Ce dessin par Zoa date d’il y a plusieurs années. Nous l’avons retrouvé récemment déplaçant toutes sortes de livres et de cahiers dans sa chambre, cette petite feuille quadrillée recto-verso tombant soudainement sur le sol. J’aime beaucoup les têtes un peu inquiètes de ces trois petits personnages qui semblent se demander ce qui va bien leur arriver.

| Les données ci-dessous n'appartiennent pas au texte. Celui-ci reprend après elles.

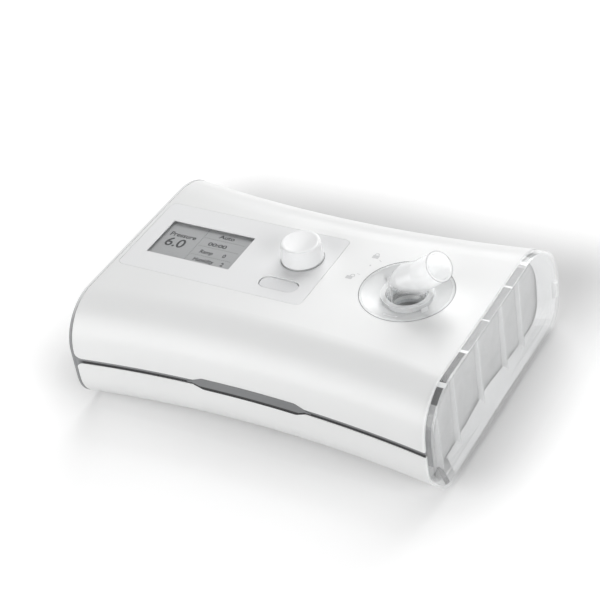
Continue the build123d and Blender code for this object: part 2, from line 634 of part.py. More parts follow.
# ---------------------------------------------------------------- left end: air inlet
END_FACE = -BODY_END                        # outer face of the end panel
MUFFLER_Z = MUFFLER_LOW + MUFFLER_HEIGHT / 2
DOOR_Y, DOOR_Z = BLOWER_Y, MUFFLER_Z
HINGE_X = -OUTER_END + HINGE_RADIUS - HINGE_PROUD
HINGE_Y = DOOR_Y + DOOR_LENGTH / 2 + HINGE_RADIUS
DOOR_LOW, DOOR_HIGH = DOOR_Z - DOOR_HEIGHT / 2, DOOR_Z + DOOR_HEIGHT / 2
FILTER_LENGTH = DOOR_LENGTH - 2 * FILTER_MARGIN
FILTER_HEIGHT = MUFFLER_HEIGHT - 2 * MUFFLER_WALL
MUFFLER_X = END_FACE + END_PANEL_THICKNESS

with BuildPart() as left_end_panel:
    add(hull(END_FACE, END_FACE + END_PANEL_THICKNESS, SHELL_WALL + WALL_CLEARANCE, 2))
    # hinge ears above and below the door, on the panel
    for z_low in (DOOR_LOW - HINGE_EAR - SEAT_GAP, DOOR_HIGH + SEAT_GAP):
        with BuildSketch(Plane.XY.offset(z_low)):
            with Locations((HINGE_X, HINGE_Y)):
                Circle(HINGE_RADIUS)
            with Locations(((HINGE_X + END_FACE + EAR_ROOT) / 2, HINGE_Y)):
                Rectangle(END_FACE + EAR_ROOT - HINGE_X, 2 * HINGE_RADIUS)
        extrude(amount=HINGE_EAR)
    with BuildSketch(Plane.XY.offset(DOOR_LOW - HINGE_EAR - SEAT_GAP)):
        with Locations((HINGE_X, HINGE_Y)):
            Circle(HINGE_PIN_RADIUS + FIT_GAP)
    extrude(amount=DOOR_HEIGHT + 2 * (HINGE_EAR + SEAT_GAP), mode=Mode.SUBTRACT)
    # air passage behind the door, and clearance for its barrel
    with BuildSketch(Plane.YZ.offset(END_FACE)):
        with Locations((DOOR_Y, MUFFLER_Z)):
            Rectangle(FILTER_LENGTH, FILTER_HEIGHT)
    extrude(amount=END_PANEL_THICKNESS, mode=Mode.SUBTRACT)
    with BuildSketch(Plane.XY.offset(DOOR_LOW - SEAT_GAP)):
        with Locations((HINGE_X, HINGE_Y)):
            Circle(HINGE_RADIUS + SEAT_GAP)
    extrude(amount=DOOR_HEIGHT + 2 * SEAT_GAP, mode=Mode.SUBTRACT)
left_end_panel.part.label = "left_end_panel"
export_step(left_end_panel.part, "parts/left_end_panel.step")

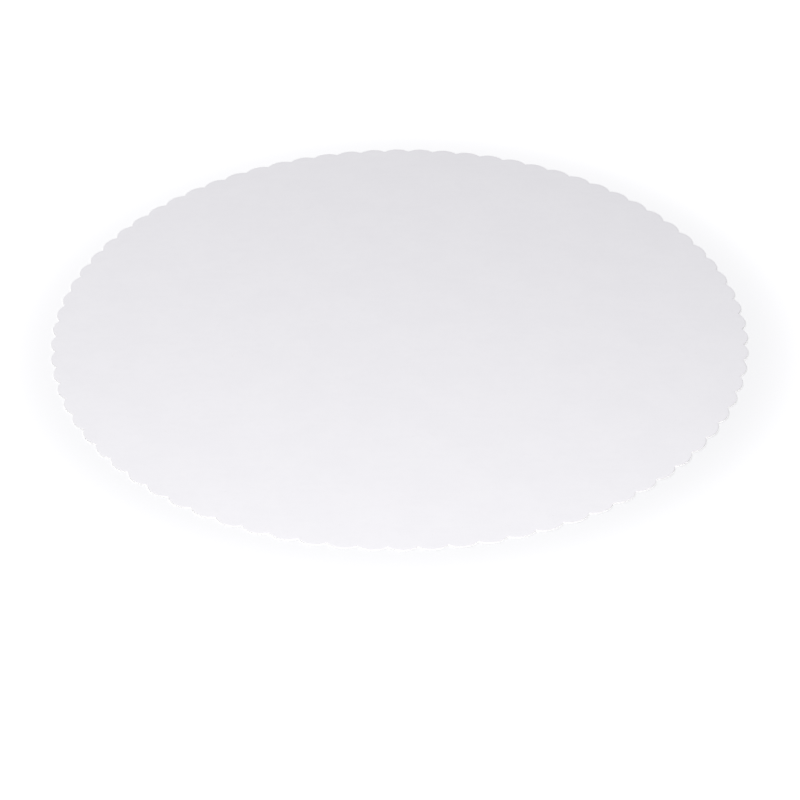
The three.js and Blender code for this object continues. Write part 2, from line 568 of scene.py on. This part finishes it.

En alternance avec la musique sur-électrisée de Boris et avant de m’y replonger, je ressens le besoin d’alléger un peu la barque en se laissant amarrer à d’autres courants musicaux plus doux aux oreilles. J’écoute de temps en temps, mais assez régulièrement ces derniers temps, le morceau Turn up the music par Shachi. C’est un joli morceau d’électro pop avec quelques brins hip hop, dans l’ambiance urbaine de Shibuya pour ce qui est de la vidéo. La voix de Shachi ne force pas le trait mais sait se faire changeante dans le rythme, ce qui rend le morceau intéressant. La mélodie n’est pas spécialement des plus originales mais fonctionne bien avec cette voix et ce rythme. C’est une musique qui s’adapte bien à une petite promenade ponctuelle dans les rues de Tokyo par temps clair.